* STATED GOAL
For this exercise, return only the lines from the line containing "Write part 3" through the line containing "return made", both ends included, exactly as they are.

* EXTRACTED ENTRIES

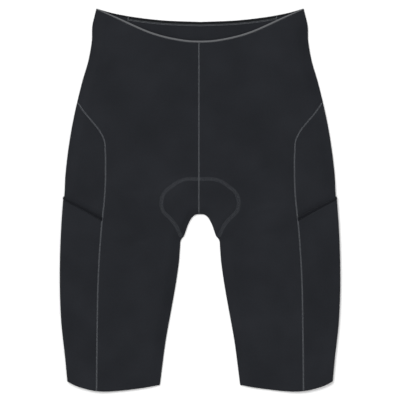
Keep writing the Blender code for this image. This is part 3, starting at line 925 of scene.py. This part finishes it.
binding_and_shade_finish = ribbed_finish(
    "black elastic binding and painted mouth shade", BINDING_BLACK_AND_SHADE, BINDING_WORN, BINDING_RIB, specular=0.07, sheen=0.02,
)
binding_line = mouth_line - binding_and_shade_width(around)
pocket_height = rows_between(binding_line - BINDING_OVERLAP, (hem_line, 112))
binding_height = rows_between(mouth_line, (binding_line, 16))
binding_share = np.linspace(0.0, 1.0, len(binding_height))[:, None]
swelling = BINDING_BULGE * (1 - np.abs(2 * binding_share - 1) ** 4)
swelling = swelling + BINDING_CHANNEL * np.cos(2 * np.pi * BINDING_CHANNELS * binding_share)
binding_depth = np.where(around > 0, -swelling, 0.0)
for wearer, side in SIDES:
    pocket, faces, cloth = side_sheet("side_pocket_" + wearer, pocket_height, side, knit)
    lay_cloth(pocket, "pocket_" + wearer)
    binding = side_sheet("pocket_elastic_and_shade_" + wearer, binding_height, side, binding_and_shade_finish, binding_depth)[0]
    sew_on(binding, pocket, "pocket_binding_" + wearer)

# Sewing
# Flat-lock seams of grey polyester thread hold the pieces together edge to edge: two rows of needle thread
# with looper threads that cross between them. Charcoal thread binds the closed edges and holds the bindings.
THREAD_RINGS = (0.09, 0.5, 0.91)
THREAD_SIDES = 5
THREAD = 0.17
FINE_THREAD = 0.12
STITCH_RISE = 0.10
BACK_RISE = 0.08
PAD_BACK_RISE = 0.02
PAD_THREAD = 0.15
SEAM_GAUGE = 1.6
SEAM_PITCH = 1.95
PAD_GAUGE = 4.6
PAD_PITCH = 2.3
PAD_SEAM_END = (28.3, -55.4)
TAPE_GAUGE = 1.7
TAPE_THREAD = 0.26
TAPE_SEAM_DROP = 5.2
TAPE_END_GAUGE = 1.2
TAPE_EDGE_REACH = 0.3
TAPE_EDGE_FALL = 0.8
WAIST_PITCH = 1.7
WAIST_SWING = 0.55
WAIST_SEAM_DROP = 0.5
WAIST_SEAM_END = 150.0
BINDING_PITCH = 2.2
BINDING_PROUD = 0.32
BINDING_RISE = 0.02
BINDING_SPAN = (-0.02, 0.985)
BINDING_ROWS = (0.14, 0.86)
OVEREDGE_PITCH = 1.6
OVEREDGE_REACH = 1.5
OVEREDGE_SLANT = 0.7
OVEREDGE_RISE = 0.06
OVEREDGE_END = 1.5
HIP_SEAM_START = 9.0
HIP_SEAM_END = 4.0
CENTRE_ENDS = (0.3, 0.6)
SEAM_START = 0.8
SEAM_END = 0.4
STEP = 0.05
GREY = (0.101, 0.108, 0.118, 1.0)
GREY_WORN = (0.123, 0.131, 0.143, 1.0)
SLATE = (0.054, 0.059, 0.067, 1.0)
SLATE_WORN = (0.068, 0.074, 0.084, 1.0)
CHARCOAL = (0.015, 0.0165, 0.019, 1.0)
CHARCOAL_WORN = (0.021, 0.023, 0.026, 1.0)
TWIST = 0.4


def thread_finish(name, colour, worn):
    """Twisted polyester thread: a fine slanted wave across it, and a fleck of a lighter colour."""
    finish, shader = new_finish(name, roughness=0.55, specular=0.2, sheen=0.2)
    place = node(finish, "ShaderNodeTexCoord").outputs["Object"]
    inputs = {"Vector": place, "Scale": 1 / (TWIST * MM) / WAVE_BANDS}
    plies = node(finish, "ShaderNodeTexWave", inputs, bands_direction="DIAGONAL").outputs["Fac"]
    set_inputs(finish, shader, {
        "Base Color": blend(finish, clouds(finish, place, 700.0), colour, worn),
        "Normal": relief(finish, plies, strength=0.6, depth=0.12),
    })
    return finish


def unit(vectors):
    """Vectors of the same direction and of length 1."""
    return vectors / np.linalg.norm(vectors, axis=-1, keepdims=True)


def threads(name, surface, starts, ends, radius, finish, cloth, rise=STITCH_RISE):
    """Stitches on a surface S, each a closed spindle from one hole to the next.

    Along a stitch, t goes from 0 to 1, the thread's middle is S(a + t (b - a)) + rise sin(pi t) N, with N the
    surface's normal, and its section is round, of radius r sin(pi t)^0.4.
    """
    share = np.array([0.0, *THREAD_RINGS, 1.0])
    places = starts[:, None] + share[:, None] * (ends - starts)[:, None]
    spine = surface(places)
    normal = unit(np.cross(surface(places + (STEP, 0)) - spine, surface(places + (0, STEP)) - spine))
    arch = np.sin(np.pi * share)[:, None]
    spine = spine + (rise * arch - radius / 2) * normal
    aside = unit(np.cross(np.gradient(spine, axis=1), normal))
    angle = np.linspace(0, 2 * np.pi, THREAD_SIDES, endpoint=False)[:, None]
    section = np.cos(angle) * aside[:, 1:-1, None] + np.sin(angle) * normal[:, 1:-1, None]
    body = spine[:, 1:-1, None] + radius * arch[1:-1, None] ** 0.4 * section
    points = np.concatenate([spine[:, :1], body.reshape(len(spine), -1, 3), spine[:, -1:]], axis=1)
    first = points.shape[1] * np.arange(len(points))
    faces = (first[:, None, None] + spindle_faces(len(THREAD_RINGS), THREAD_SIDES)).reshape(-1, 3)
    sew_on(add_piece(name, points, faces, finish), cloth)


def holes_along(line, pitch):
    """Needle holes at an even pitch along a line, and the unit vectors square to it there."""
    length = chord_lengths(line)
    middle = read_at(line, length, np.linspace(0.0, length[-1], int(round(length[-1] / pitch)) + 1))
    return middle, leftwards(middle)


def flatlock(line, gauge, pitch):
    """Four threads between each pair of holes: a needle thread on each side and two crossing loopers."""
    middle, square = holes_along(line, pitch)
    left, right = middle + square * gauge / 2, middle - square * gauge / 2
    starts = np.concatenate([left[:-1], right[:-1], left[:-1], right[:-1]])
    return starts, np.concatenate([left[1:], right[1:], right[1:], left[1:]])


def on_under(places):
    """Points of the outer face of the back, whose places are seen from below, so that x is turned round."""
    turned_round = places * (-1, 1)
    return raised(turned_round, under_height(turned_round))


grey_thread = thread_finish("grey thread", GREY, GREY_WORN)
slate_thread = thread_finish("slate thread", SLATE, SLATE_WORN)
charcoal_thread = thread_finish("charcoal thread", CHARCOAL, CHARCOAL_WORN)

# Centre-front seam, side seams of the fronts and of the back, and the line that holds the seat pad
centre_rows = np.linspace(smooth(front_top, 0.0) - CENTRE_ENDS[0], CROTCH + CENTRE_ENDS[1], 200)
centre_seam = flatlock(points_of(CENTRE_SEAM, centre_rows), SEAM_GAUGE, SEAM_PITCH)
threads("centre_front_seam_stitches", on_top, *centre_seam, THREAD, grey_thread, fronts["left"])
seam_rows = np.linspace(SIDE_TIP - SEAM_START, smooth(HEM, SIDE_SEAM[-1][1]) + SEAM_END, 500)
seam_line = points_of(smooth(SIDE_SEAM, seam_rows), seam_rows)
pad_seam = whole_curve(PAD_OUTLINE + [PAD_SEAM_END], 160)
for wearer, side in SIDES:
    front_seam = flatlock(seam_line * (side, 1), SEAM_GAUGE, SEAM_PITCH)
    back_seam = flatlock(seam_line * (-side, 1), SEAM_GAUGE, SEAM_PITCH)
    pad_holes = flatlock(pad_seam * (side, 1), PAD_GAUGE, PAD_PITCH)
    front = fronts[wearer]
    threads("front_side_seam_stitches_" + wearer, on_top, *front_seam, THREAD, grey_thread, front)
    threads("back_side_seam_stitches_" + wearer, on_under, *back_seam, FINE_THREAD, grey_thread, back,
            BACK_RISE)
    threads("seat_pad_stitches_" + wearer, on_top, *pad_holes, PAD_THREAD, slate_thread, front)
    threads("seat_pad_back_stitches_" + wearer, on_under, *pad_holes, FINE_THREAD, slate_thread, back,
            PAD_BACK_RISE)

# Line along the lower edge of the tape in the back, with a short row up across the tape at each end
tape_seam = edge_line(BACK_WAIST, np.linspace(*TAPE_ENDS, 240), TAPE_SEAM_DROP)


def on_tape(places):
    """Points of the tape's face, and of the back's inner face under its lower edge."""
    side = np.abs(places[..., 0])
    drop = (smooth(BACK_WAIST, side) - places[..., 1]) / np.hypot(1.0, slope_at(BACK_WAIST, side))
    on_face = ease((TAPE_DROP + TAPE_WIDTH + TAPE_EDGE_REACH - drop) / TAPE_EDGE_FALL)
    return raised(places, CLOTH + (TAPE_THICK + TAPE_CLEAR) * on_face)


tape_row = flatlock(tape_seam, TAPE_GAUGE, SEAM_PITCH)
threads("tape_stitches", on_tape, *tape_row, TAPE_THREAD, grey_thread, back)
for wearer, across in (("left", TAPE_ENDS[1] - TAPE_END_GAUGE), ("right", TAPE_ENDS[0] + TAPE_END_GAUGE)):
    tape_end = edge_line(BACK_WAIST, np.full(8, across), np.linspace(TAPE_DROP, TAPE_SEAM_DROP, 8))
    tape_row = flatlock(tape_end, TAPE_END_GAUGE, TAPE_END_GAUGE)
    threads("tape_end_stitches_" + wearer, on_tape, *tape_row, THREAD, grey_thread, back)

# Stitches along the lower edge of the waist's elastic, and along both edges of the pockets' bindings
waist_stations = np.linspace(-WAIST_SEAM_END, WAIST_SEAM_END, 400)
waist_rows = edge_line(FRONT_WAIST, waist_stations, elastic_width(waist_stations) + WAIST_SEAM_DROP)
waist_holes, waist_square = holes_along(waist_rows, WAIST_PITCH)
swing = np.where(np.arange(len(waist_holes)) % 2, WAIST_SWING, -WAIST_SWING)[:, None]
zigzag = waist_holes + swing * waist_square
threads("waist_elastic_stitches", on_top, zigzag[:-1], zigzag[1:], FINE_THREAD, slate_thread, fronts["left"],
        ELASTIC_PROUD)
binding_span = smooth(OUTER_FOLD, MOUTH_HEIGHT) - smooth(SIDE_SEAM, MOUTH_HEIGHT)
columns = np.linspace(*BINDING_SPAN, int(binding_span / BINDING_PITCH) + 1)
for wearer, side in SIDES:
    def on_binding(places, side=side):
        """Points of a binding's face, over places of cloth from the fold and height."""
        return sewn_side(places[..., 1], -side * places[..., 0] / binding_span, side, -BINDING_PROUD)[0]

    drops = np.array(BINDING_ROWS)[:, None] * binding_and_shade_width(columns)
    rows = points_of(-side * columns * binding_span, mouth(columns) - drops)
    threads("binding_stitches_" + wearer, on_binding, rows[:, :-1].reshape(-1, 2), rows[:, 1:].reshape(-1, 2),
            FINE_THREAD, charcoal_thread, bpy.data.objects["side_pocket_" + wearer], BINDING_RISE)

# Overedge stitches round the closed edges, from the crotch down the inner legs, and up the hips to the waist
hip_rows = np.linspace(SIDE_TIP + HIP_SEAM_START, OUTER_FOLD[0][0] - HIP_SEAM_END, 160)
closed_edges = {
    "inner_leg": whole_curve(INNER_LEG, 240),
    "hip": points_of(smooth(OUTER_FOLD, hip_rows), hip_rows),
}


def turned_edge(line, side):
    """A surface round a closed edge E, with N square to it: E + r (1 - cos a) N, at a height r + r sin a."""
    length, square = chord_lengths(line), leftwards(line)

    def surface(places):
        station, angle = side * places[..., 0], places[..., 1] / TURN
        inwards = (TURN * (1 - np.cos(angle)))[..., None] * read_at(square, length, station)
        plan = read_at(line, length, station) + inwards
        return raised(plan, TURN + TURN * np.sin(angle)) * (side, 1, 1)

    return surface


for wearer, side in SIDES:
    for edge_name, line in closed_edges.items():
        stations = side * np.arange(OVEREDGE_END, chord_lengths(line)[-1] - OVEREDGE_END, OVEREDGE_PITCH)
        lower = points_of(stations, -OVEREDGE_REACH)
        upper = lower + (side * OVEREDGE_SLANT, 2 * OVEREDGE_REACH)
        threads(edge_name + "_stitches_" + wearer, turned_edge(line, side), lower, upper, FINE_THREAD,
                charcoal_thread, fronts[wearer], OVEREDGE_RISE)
* * *
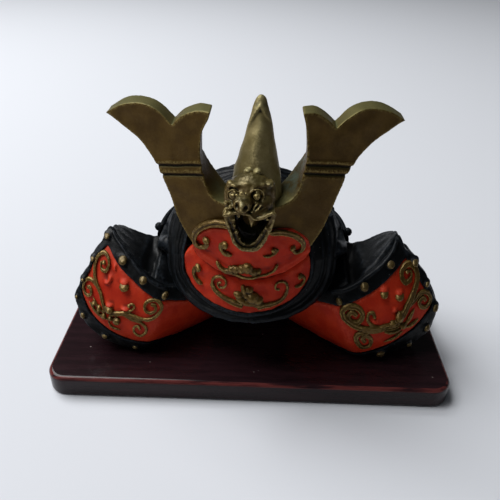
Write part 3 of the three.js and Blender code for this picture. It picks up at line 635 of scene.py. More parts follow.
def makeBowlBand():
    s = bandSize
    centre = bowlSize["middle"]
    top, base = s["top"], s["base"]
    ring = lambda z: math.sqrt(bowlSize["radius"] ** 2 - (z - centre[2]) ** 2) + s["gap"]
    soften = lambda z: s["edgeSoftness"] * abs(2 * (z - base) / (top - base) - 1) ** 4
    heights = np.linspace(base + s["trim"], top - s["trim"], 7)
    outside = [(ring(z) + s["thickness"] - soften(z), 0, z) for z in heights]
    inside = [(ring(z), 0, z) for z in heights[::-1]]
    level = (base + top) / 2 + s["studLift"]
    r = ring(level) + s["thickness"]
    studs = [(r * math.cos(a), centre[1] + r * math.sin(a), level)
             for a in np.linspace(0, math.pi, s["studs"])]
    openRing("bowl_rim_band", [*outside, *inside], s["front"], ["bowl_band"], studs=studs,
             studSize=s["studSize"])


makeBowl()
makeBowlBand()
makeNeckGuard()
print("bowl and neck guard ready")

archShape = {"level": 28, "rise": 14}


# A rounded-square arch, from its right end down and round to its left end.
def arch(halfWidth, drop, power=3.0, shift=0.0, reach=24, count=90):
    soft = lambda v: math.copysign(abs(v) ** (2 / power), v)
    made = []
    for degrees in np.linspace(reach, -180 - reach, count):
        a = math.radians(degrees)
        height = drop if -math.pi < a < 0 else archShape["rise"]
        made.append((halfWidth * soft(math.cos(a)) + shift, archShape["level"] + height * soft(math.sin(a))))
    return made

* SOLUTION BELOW
Write part 3 of the three.js and Blender code for this picture. It picks up at line 635 of scene.py. More parts follow.
def makeBowlBand():
    s = bandSize
    centre = bowlSize["middle"]
    top, base = s["top"], s["base"]
    ring = lambda z: math.sqrt(bowlSize["radius"] ** 2 - (z - centre[2]) ** 2) + s["gap"]
    soften = lambda z: s["edgeSoftness"] * abs(2 * (z - base) / (top - base) - 1) ** 4
    heights = np.linspace(base + s["trim"], top - s["trim"], 7)
    outside = [(ring(z) + s["thickness"] - soften(z), 0, z) for z in heights]
    inside = [(ring(z), 0, z) for z in heights[::-1]]
    level = (base + top) / 2 + s["studLift"]
    r = ring(level) + s["thickness"]
    studs = [(r * math.cos(a), centre[1] + r * math.sin(a), level)
             for a in np.linspace(0, math.pi, s["studs"])]
    openRing("bowl_rim_band", [*outside, *inside], s["front"], ["bowl_band"], studs=studs,
             studSize=s["studSize"])


makeBowl()
makeBowlBand()
makeNeckGuard()
print("bowl and neck guard ready")

archShape = {"level": 28, "rise": 14}


# A rounded-square arch, from its right end down and round to its left end.
def arch(halfWidth, drop, power=3.0, shift=0.0, reach=24, count=90):
    soft = lambda v: math.copysign(abs(v) ** (2 / power), v)
    made = []
    for degrees in np.linspace(reach, -180 - reach, count):
        a = math.radians(degrees)
        height = drop if -math.pi < a < 0 else archShape["rise"]
        made.append((halfWidth * soft(math.cos(a)) + shift, archShape["level"] + height * soft(math.sin(a))))
    return made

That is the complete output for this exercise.